══ SOURCE EXCERPT ══
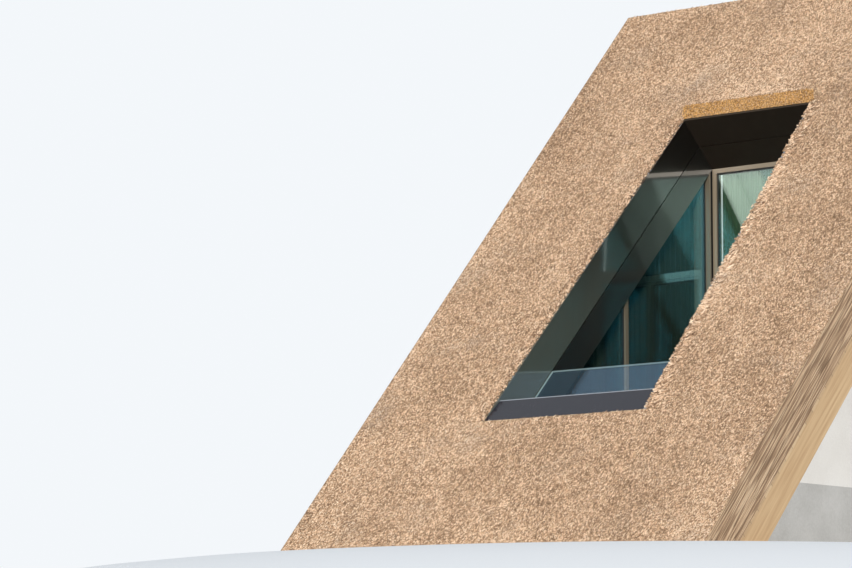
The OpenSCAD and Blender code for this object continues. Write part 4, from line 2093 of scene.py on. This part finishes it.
@dataclass
class Curtains:
    """The curtains of the cheeks and of the doors."""

    bay: Bay = BAY
    end_clear: float = 0.140
    end_lap: float = 0.010
    meeting_gap: float = 0.002
    outer_gap: float = 0.025

    def cheek(self, side: Side) -> Curtain:
        """The curtain along one cheek.

        Args:
            side: Which cheek.

        Returns:
            The curtain, cut to the slope.
        """
        bay = self.bay
        first = bay.knee_y + self.end_clear
        width = bay.cheek_rear_y + self.end_lap - first
        top_n = bay.roof + bay.rail_height + bay.curtain_gap
        return Curtain(
            name=f"curtain_cloth_{side.hand}",
            node=f"curtain_{side.hand}",
            rail="curtain_rails",
            width=width,
            place=lambda run, z: bay.cheek_point(side, first + run, z, bay.curtain_offset),
            top=lambda run: bay.rake_z(first + run, top_n),
            bottom=bay.floor_z + bay.hem_gap,
            across=Vector((side.value, 0, 0)),
            seed=3.0 + side.value,
            finish=CURTAIN_PAINTED_SHADE,
        )

    def front(self, side: Side) -> Curtain:
        """The curtain over one door leaf.

        Args:
            side: Which leaf.

        Returns:
            The curtain.
        """
        bay = self.bay
        low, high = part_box(f"curtain_front_{side.hand}")
        middle = (low.y + high.y) / 2
        width = bay.top_width / 2 - self.outer_gap - self.meeting_gap
        return Curtain(
            name=f"curtain_cloth_front_{side.hand}",
            node=f"curtain_front_{side.hand}",
            rail="curtain_rails",
            width=width,
            place=lambda run, z: Vector((side.value * (self.meeting_gap + run), middle, z)),
            top=lambda run: high.z,
            bottom=bay.floor_z + bay.hem_gap,
            across=Vector((0, 1, 0)),
            seed=7.0 + side.value,
            finish=CURTAIN_FRONT,
            pitch=0.055,
            depth=0.016,
        )

    def build(self) -> None:
        """Gathers all four."""
        tree = FoldTree()
        for side in Side:
            self.cheek(side).build(tree)
            self.front(side).build(tree)


# Stage


@dataclass
class Studio:
    """The floor, the light and the camera.

    The floor is flat round the part and falls away further out, so that the camera, which is
    below the part's base, looks at it from above.
    """

    bay: Bay = BAY
    focal_pixels: float = 3778.4
    picture_width: float = 852.0
    sensor: float = 36.0
    camera_range: float = 200.0
    camera_from_corner: Triple = (19.966, -24.375, -2.853)
    yaw: float = math.radians(40.208)
    tilt: float = math.radians(7.253)
    sun_from: Triple = (0.56, -0.79, 0.24)
    sun_strength: float = 3.4
    sun_angle: float = math.radians(1.2)
    sun_colour: Colour = (1.0, 0.95, 0.88)
    sky_strength: float = 0.46
    sky_colour: Colour = (0.80, 0.89, 1.0)
    backdrop: Colour = (0.90, 0.93, 0.96)
    floor_flat: float = 3.6
    floor_fall: float = 18.0
    floor_drop: float = 3.2
    floor_reach: float = 120.0
    floor_rings: int = 28
    floor_sides: int = 96
    floor_roughness: float = 0.9

    def camera(self) -> None:
        """Puts the camera where the photograph was taken from."""
        corner = self.bay.slope_point(-self.bay.foot_width / 2, 0, 0)
        data = bpy.data.cameras.new("camera")
        data.sensor_width = self.sensor
        data.lens = self.focal_pixels * self.sensor / self.picture_width
        data.clip_end = self.camera_range
        camera = bpy.data.objects.new("camera", data)
        bpy.context.scene.collection.objects.link(camera)
        camera.location = corner + Vector(self.camera_from_corner)
        aim = Vector(
            (
                -math.sin(self.yaw) * math.cos(self.tilt),
                math.cos(self.yaw) * math.cos(self.tilt),
                math.sin(self.tilt),
            )
        )
        camera.rotation_mode = "QUATERNION"
        camera.rotation_quaternion = aim.to_track_quat("-Z", "Y")
        bpy.context.scene.camera = camera

    def sun(self) -> None:
        """Adds the sun."""
        data = bpy.data.lights.new("sun", "SUN")
        data.energy = self.sun_strength
        data.angle = self.sun_angle
        data.color = self.sun_colour
        sun = bpy.data.objects.new("sun", data)
        bpy.context.scene.collection.objects.link(sun)
        sun.rotation_mode = "QUATERNION"
        sun.rotation_quaternion = Vector(self.sun_from).to_track_quat("Z", "Y")

    def sky(self) -> None:
        """Adds the even light of the sky, and the pale backdrop that eye, mirror and glass see."""
        world = bpy.data.worlds.new("sky")
        bpy.context.scene.world = world
        world.use_nodes = True
        graph = Graph(world.node_tree)
        path = graph.add("ShaderNodeLightPath")
        seen = (
            graph.value(path, "Is Camera Ray")
            .largest(graph.value(path, "Is Glossy Ray"))
            .largest(graph.value(path, "Is Transmission Ray"))
        )
        even = graph.add(
            "ShaderNodeBackground", inputs={"Color": self.sky_colour, "Strength": self.sky_strength}
        )
        pale = graph.add("ShaderNodeBackground", inputs={"Color": self.backdrop, "Strength": 1.0})
        mixed = graph.add(
            "ShaderNodeMixShader", inputs={0: seen, 1: even.outputs[0], 2: pale.outputs[0]}
        )
        graph.add("ShaderNodeOutputWorld", inputs={"Surface": mixed.outputs[0]})

    def level(self, radius: float) -> float:
        """Level of the floor at a distance from the middle, lower further out."""
        run = min(1.0, max(0.0, (radius - self.floor_flat) / (self.floor_fall - self.floor_flat)))
        return -self.floor_drop * run * run * (3 - 2 * run)

    def _mound(self, work: bmesh.types.BMesh) -> None:
        """Adds rings of faces from the middle to the floor's edge.

        Args:
            work: The mesh under construction.
        """
        step = (self.floor_fall - self.floor_flat) / self.floor_rings
        radii = [self.floor_flat + step * i for i in range(self.floor_rings + 1)]
        lines = []
        for radius in (*radii, self.floor_reach):
            turns = [2 * math.pi * i / self.floor_sides for i in range(self.floor_sides)]
            z = self.level(radius)
            lines.append([work.verts.new((radius * math.cos(a), radius * math.sin(a), z)) for a in turns])
        work.faces.new(lines[0])
        for near, far in zip(lines, lines[1:]):
            for i in range(self.floor_sides):
                j = (i + 1) % self.floor_sides
                work.faces.new([near[i], far[i], far[j], near[j]])

    def _floor_finish(self) -> bpy.types.Material:
        """Makes the floor's finish, which is clear from below.

        Returns:
            The material.
        """
        paint = Paint("floor")
        geometry = paint.add("ShaderNodeNewGeometry")
        pale = paint.principled(Base_Color=self.backdrop, Roughness=self.floor_roughness)
        clear = paint.add("ShaderNodeBsdfTransparent")
        return paint.finish(
            paint.add(
                "ShaderNodeMixShader",
                inputs={0: geometry.outputs["Backfacing"], 1: pale.outputs[0], 2: clear.outputs[0]},
            )
        )

    def floor(self) -> None:
        """Adds a pale floor at the base."""
        mesh = mesh_from(self._mound)
        if mesh.polygons[0].normal.z < 0:
            mesh.flip_normals()
        mesh.shade_smooth()
        mesh.materials.append(self._floor_finish())
        floor = bpy.data.objects.new("floor", mesh)
        bpy.context.scene.collection.objects.link(floor)

    def build(self) -> None:
        """Sets the stage."""
        self.camera()
        self.sun()
        self.sky()
        self.floor()
        bpy.context.scene.view_settings.view_transform = "Standard"


# The whole


def main() -> None:
    """Builds the stage, dresses the CAD nodes and adds the pieces in order."""
    logging.basicConfig(level=logging.INFO, format="%(message)s")
    Studio().build()
    for node, finish in NODE_FINISHES.items():
        dress(node, finish)
    Thatch().build()
    TerraceDeck().build()
    Glazing().build()
    Curtains().build()


if __name__ == "__main__":
    main()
═══
Using the listing above, return all lines where the word "scene" occurs.

The OpenSCAD and Blender code for this object continues. Write part 4, from line 2093 of scene.py on. This part finishes it.
        bpy.context.scene.collection.objects.link(camera)
        bpy.context.scene.camera = camera
        bpy.context.scene.collection.objects.link(sun)
        bpy.context.scene.world = world
        bpy.context.scene.collection.objects.link(floor)
        bpy.context.scene.view_settings.view_transform = "Standard"